NATO leaders announced on Friday a military redeployment of its land, sea and air forces to reinforce its frontline in response to Russia's war in Ukraine.
The US-led defence organisation is "now making significant additional defensive deployments of forces to the eastern part of the Alliance," it said in a statement on closing a special summit of its 30 member states.
Confronted with "the gravest threat to Euro-Atlantic security in decades," leaders warned that "no-one should be fooled by the Russian Government’s barrage of lies."

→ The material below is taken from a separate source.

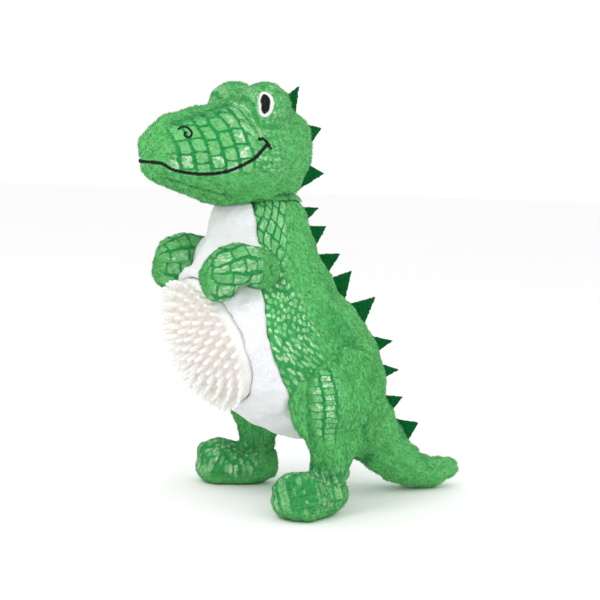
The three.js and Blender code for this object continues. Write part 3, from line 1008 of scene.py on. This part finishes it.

"What we see now is a full-fledged invasion of Ukraine from multiple directions... air, sea and land," NATO Secretary-General Jens Stoltenberg told a press conference in Brussels as the talks wrapped up.
"We also see the rhetoric... strongly indicating that the aim is to change the democratically elected government in Kyiv."
On suggestions of possible talks were Ukrainian President Volodymyr Zelensky to bow to Putin's demands to lay down weapons and adopt a 'neutral' posture, Stoltenberg was more ambiguous.
"On the potential talks between the government of Ukraine, President Zelensky, and Russia, my main message is this is for the government, President Zelensky and Ukraine to decide," the outgoing Norwegian head said.
A united front to prevent the conflict spreading
Friday's summit saw the European Union – who already had issued a package of sanctions agreed on Thursday night – join the decision-making process alongside NATO at the Alliance's Brussels headquarters.
The 30-State defence organisation stretching from Canada to Romania said it would "continue to provide political and practical support to Ukraine as it continues to defend itself".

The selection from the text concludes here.